What is the best strategy to use Let's Encrypt with multiple servers under the same domain name if the servers are under DNS round-robin? I.e. there are multiple IP addresses associated with the same domain name.
I haven't tried this yet but trying to plan the transition from one to many servers and make it as smooth as possible, i.e. with minimum or no downtime. My setup is based on Nginx.
Googling this question brings up some answers including some on this forum, but I still can't grasp the full picture.
My current understanding is: I can set up my new servers, then copy the nginx config files and the certbot files (under /etc/letsencrypt) referenced by the nginx directives (ssl_certificate, etc), from the original server to the new ones.
This will break autorenewal on the new servers, which is kind of OK as long as I can fix it somehow by running certbot again.
However, the acme-challenge thing won't work on the new servers, or at best it will be random due to the round-robin setup in place.
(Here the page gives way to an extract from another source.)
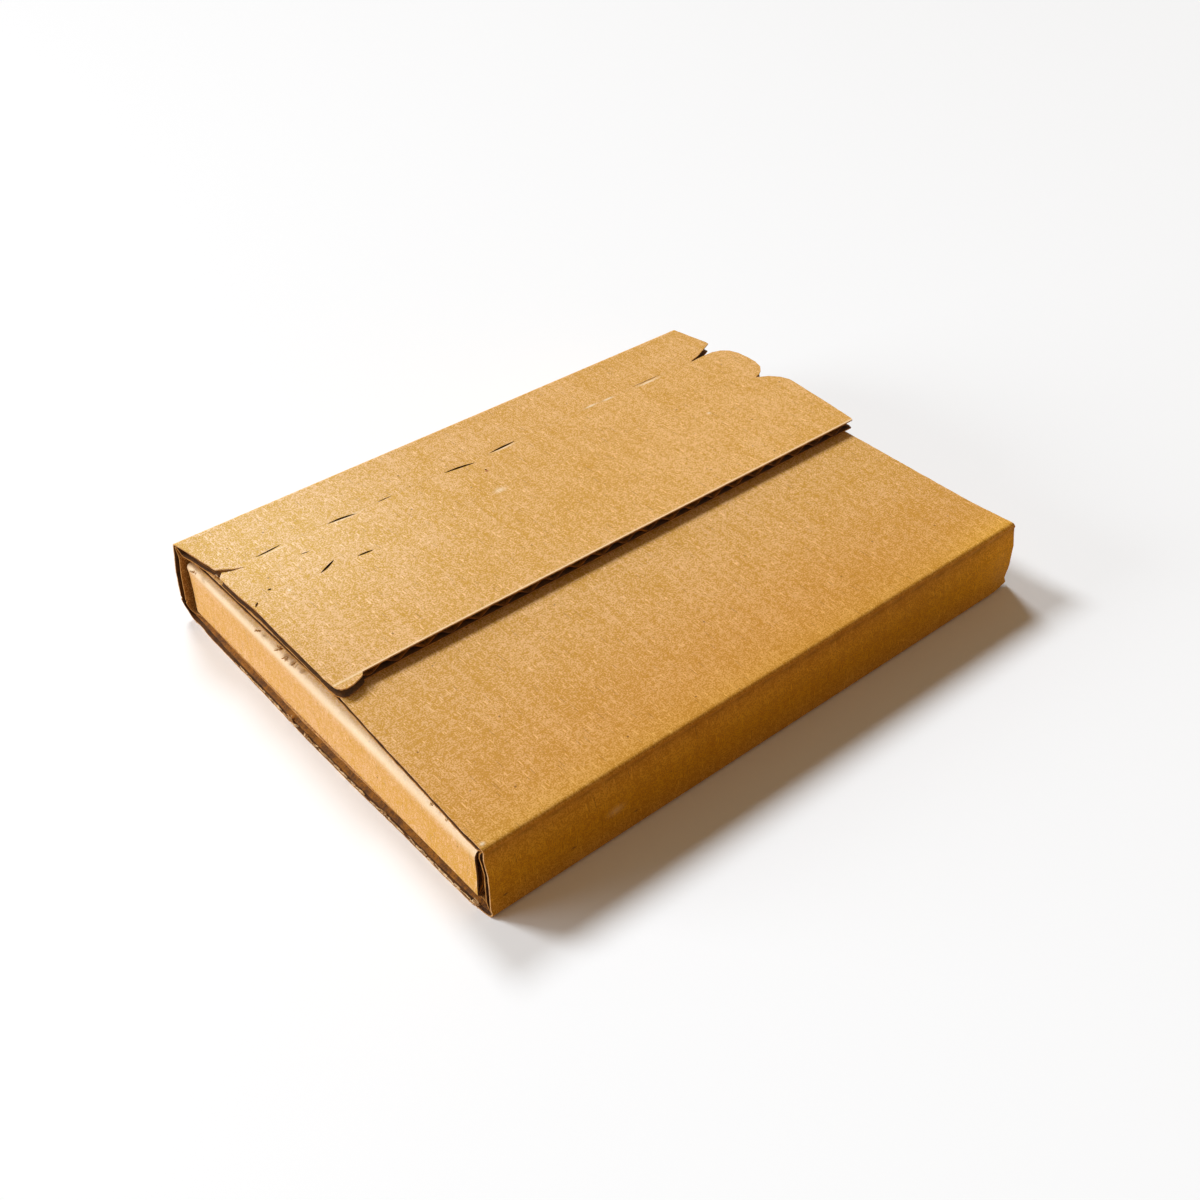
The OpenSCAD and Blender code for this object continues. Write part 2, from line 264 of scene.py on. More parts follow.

Even if I copy the entire /etc/letsencrypt and the cron job, acme-challenge will fail.
So my question is, is there a better way of handling this? Or is it OK to let acme-challenge fail and retry until the right IP address is selected? Seems a bit ugly and unreliable to me.
Or is manal copying of everything on each renewal the only way?
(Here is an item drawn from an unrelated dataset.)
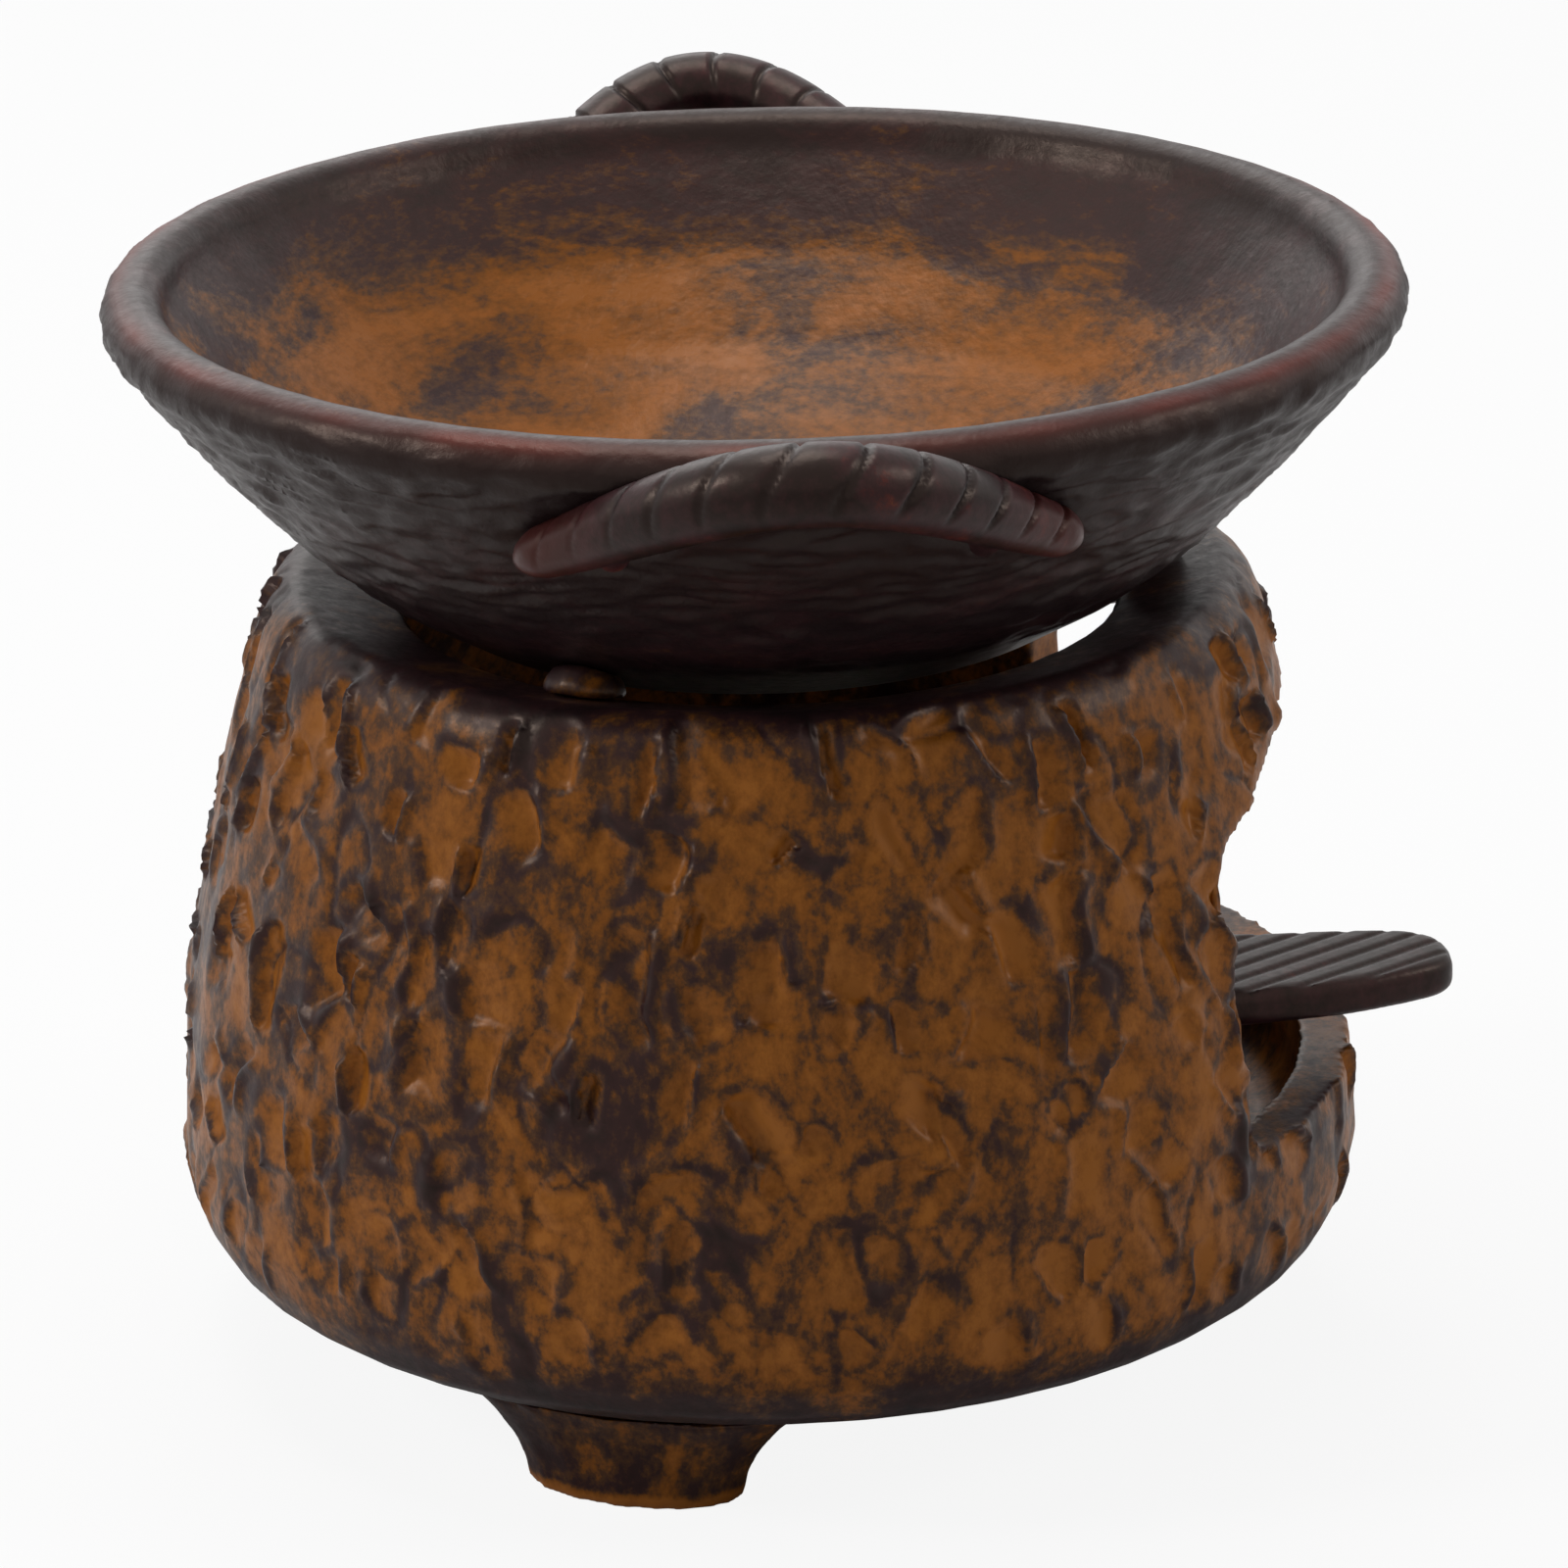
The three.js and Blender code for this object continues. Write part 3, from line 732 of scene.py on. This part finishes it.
    def _veins(self, points: np.ndarray, surface: BeatenSurface) -> np.ndarray:
        """Finds the thin wandering creases between the dents.

        Args:
            points: Places in metres, one row each.
            surface: The wall's points.

        Returns:
            A share for each point, 1 in the middle of a crease.
        """
        drift = np.stack([surface.warp, surface.twist, -surface.warp], axis=1)
        line = bell(self.veins.at(points + drift * (self.vein_wander_mm * MM)), 0.0, self.vein_width)
        return line * smoothstep(*self.vein_open, self.vein_patches.at(points))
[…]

I've used this approach in the past and it's pretty badass: Stateless Mode · acmesh-official/acme.sh Wiki · GitHub. You don't have to use acme.sh, the same approach will work with any client, provided you can get your account thumbprint.
There are a lot of options, but there are a lot of ways of running multiple systems so it's hard to have one-size-fits-all. Here are some that I think people use:
Have your load balancer system handle TLS termination, getting and using the public-facing certificate.
Have one system handle all challenges via HTTP-01, and then script copying it to the other systems via a deploy-hook. This requires having the load balancer always direct requests for .well-known/acme-challenge to that server, or having all other servers use an HTTP redirect to the server that runs challenges, to make sure that requests for the challenge always get to the system running the ACME client.
Similar to 2, but use DNS-01 challenge. So one system automatically updates the DNS server, gets the cert, and then copies to the other systems that need it as a deploy hook.
Have each server get its own separate certificate, using the DNS-01 challenge. This could run into some rate limit issues if you scale a lot, but for a couple of servers it can work fine.
And there are probably a lot of variations on the above you can try, especially around if you want to "push" configuration to each of your servers or have them each "pull" from one central place, and which one you prefer may depend on how you're handling keeping the rest of the configuration for your servers in sync with each other.
In practice, this means that each of your webservers would need to be using the same ACME (Let's Encrypt) account. This can be achieved by e.g. with Certbot, copying the /etc/letsencrypt/account/ directory from your first server, to your other servers.
Then, any of the servers will be able to issue a certificate without actually having to deploy any challenge files.
Watch out for rate limits though. This works okay if you have 3 servers, not so much if you have 10.
So given the rate limits and that Let's Encrypt is a free service after all, I think the best approach would be to have one server run certbot and copy everything on each renewal to other servers.
I wouldn't feel guilty about issuing duplicative certificates for a handful of servers. Copying a single certificate over is a perfectly valid approach as well. There's just a few more moving parts to worry about in that case.
Since you have DNS round-robin, very likely you do not have load-balancer in front of the server farm. It is possible to configure the nginx farm that all servers would be able to fulfill the HTTP-01 challenges. There is a configuration snippet that should be deployed on each web server. For description see: https://github.com/bruncsak/ght-acme.sh#setup-challenge-response. That solution is not restricted to the ACME client I am maintaining. Somewhere (not necessarily on any of the web server) you run the ACME client to get the certificate, then you deploy the certificate on all instant of the web servers.
Funny thing is, I didn't know where to get my account thumbprint from, built a script based on what I found on the Internet but it turned out to be wrong. However, running certbot with a wrong acme challenge response gives away the correct one in the error message! I copied it and voila, everything worked.
I think certbot could have an option to print the account thumbprint for this kind of use cases.
The best is the one which works best in your environment. Since, as @bruncsak observed, DNS round robin almost certainly precludes a single point for TLS termination, the second best choice is to use your configuration and/or content management system to distribute the certificates to the web servers. This may be something as sophisticated as Ansible playbooks, or simple as shared storage containing the files*.
How best to request and update the certificates will depend on your configuration and/or content management system infrastructure, but an ACME client on a suitable host and DNS-01 challenge should make this fairly simple and robust.
*[In this case be careful to separate configuration from content at each layer.]